For this exercise, write out exactly, and only, the lines running from the line that contains "nodes.update(make_edge_tapes())" through the line that contains "if empty is".

· · · · ·

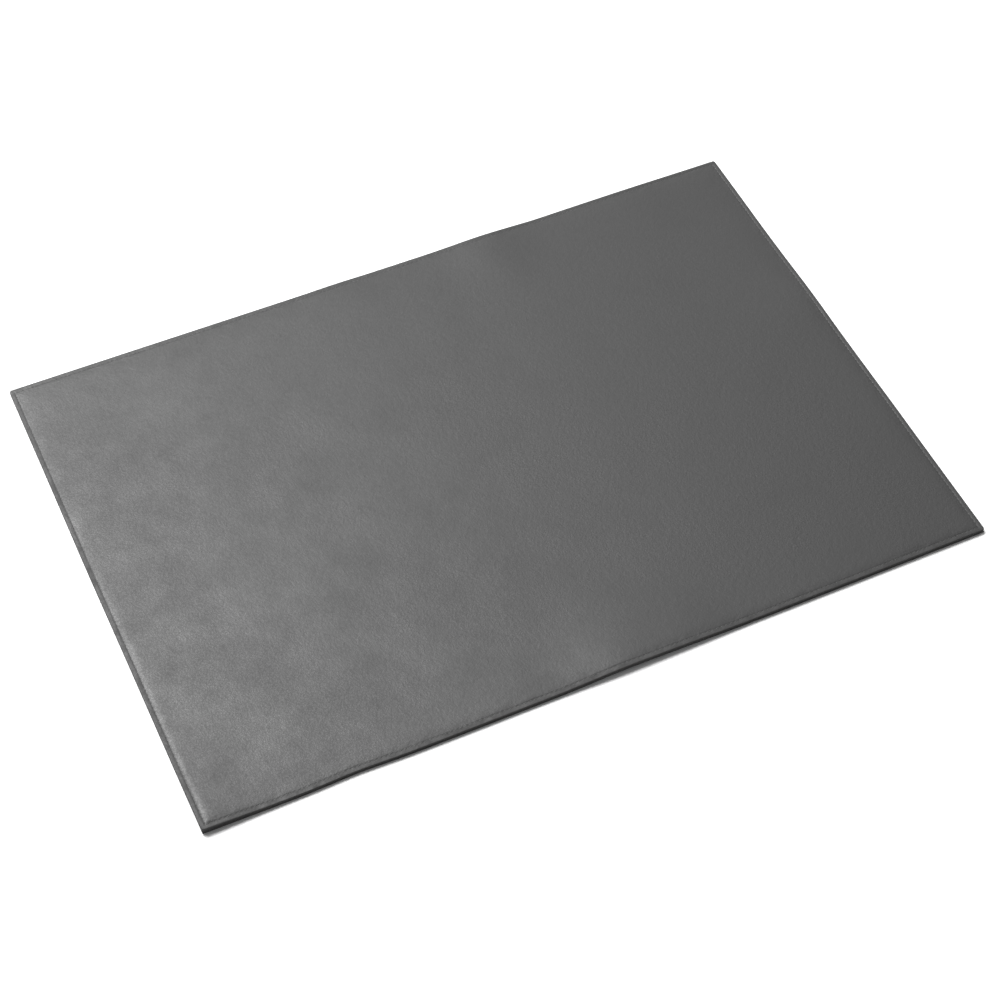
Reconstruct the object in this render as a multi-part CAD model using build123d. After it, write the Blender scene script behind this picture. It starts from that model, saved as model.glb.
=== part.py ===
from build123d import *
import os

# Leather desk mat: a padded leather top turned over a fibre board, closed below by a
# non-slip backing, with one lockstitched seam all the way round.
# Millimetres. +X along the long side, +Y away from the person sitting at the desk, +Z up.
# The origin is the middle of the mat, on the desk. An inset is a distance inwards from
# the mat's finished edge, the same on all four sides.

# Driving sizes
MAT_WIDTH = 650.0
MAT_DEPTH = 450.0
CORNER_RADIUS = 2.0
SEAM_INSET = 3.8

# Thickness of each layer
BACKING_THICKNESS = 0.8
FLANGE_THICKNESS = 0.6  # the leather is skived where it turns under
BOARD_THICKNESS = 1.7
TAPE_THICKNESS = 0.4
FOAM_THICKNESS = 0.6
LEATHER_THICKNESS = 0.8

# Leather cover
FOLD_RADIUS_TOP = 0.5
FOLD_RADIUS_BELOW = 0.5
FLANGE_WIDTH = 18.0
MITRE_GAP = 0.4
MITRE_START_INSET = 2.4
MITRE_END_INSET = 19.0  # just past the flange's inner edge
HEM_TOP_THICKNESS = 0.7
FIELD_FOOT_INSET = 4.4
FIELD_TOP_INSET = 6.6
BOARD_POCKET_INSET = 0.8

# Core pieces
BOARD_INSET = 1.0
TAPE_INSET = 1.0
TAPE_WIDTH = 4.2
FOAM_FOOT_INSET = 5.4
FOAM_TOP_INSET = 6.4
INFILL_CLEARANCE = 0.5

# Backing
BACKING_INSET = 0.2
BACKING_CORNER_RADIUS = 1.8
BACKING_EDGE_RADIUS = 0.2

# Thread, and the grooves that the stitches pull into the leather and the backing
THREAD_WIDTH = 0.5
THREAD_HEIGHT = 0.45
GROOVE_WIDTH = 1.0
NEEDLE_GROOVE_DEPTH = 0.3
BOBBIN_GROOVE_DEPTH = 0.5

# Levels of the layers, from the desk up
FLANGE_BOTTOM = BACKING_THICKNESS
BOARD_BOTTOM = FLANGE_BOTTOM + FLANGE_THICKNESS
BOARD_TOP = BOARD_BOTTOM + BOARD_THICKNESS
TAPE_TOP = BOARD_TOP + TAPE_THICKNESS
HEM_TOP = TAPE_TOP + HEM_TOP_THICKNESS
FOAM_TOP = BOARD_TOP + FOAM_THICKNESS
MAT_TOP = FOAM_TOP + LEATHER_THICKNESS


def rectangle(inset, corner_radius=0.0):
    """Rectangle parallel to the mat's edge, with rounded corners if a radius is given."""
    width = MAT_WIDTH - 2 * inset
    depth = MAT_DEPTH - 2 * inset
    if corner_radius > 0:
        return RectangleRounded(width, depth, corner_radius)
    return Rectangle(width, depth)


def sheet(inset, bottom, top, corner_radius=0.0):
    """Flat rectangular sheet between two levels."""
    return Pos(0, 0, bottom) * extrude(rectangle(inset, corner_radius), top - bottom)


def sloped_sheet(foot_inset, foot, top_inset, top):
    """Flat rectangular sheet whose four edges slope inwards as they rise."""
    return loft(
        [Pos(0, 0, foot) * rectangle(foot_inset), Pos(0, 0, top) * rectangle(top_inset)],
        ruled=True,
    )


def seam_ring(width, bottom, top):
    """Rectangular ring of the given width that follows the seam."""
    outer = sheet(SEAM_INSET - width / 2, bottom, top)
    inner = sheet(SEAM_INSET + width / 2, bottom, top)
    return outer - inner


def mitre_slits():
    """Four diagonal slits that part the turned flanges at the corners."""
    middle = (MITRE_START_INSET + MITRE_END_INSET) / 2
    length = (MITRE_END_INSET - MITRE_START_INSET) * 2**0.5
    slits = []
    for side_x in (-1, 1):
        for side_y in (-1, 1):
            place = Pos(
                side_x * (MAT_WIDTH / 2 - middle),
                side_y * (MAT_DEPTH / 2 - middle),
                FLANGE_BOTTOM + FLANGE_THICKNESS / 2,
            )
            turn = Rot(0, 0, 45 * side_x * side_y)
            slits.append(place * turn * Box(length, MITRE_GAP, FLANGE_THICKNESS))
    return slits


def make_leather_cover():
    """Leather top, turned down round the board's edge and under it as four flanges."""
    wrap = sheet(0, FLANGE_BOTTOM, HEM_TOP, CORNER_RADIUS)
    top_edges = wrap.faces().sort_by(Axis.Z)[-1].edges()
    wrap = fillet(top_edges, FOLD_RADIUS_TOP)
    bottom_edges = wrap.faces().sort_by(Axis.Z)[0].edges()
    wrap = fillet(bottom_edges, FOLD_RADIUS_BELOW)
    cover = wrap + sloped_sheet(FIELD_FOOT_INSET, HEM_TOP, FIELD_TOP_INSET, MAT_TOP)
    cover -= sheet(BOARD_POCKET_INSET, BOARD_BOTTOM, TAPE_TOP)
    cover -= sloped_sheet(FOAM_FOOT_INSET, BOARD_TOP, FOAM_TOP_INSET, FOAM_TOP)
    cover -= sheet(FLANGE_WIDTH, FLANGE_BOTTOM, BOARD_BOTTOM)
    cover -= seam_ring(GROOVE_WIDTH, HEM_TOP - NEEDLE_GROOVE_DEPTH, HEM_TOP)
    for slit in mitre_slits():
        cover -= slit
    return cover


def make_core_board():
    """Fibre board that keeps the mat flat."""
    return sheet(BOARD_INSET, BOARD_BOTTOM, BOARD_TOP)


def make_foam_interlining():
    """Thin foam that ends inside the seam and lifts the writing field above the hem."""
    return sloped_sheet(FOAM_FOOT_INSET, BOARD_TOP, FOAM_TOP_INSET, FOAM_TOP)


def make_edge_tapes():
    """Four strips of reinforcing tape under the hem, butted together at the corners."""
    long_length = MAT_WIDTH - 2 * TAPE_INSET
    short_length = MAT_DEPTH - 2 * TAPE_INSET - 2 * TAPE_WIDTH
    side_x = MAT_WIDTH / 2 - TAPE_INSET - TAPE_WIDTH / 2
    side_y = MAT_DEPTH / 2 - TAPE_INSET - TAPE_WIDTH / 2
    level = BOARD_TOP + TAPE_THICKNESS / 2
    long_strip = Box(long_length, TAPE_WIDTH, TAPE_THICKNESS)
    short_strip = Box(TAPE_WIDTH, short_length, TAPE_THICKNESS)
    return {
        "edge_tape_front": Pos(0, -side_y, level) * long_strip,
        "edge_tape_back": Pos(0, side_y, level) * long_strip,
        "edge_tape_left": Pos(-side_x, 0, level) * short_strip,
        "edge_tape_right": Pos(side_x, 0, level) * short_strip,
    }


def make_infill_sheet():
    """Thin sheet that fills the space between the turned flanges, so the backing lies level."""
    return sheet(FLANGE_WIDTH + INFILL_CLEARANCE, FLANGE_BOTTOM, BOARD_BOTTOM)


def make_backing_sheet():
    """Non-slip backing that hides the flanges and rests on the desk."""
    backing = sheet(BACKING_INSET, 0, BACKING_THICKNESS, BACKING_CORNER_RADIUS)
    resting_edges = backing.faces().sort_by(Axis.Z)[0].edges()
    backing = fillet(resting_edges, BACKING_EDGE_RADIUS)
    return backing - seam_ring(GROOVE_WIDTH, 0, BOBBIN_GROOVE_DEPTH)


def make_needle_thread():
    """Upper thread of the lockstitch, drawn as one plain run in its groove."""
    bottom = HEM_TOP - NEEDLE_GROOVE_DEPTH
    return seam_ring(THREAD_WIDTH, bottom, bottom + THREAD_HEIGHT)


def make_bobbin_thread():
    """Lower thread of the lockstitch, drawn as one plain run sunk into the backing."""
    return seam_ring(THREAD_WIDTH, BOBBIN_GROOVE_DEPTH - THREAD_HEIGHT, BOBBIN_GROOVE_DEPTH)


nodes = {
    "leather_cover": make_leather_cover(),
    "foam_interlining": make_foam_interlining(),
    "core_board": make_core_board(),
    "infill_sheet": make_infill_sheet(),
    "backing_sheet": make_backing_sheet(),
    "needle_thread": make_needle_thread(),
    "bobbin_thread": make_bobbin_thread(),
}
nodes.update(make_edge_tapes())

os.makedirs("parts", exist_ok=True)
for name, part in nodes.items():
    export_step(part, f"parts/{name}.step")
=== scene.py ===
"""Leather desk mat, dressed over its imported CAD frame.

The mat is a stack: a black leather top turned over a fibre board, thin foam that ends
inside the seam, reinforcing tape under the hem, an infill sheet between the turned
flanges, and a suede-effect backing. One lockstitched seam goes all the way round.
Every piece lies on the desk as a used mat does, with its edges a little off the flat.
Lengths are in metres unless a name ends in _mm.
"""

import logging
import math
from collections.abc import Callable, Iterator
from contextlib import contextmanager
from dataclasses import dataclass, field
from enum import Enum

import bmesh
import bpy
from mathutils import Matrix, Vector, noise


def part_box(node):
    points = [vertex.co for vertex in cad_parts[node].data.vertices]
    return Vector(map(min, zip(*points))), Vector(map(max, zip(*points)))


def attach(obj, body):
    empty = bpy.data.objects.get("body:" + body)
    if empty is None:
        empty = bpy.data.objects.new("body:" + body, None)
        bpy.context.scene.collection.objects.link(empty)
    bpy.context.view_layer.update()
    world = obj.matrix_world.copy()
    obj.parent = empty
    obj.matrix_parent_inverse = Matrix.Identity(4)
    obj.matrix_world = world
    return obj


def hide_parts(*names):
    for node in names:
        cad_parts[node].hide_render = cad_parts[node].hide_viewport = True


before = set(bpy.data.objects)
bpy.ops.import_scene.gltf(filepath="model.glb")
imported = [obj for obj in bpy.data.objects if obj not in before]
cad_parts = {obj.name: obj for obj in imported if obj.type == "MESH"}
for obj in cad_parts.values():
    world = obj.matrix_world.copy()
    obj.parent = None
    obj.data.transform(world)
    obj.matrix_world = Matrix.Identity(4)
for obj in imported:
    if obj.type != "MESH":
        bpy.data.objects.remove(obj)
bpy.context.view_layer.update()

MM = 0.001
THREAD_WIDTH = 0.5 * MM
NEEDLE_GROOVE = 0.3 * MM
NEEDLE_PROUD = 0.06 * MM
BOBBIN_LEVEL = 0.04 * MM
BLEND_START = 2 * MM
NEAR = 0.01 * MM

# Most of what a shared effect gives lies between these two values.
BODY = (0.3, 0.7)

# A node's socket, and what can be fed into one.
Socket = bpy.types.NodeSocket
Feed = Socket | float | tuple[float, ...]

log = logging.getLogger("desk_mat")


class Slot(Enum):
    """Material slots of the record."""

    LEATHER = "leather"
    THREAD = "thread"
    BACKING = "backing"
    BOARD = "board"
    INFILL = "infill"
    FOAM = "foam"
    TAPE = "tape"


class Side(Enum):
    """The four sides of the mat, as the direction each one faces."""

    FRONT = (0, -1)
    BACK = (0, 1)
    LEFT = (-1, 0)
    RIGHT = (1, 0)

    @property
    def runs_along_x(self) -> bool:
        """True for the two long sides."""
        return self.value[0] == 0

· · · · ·

**CORRECT ANSWER:**
nodes.update(make_edge_tapes())

os.makedirs("parts", exist_ok=True)
for name, part in nodes.items():
    export_step(part, f"parts/{name}.step")
=== scene.py ===
"""Leather desk mat, dressed over its imported CAD frame.

The mat is a stack: a black leather top turned over a fibre board, thin foam that ends
inside the seam, reinforcing tape under the hem, an infill sheet between the turned
flanges, and a suede-effect backing. One lockstitched seam goes all the way round.
Every piece lies on the desk as a used mat does, with its edges a little off the flat.
Lengths are in metres unless a name ends in _mm.
"""

import logging
import math
from collections.abc import Callable, Iterator
from contextlib import contextmanager
from dataclasses import dataclass, field
from enum import Enum

import bmesh
import bpy
from mathutils import Matrix, Vector, noise


def part_box(node):
    points = [vertex.co for vertex in cad_parts[node].data.vertices]
    return Vector(map(min, zip(*points))), Vector(map(max, zip(*points)))


def attach(obj, body):
    empty = bpy.data.objects.get("body:" + body)
    if empty is None:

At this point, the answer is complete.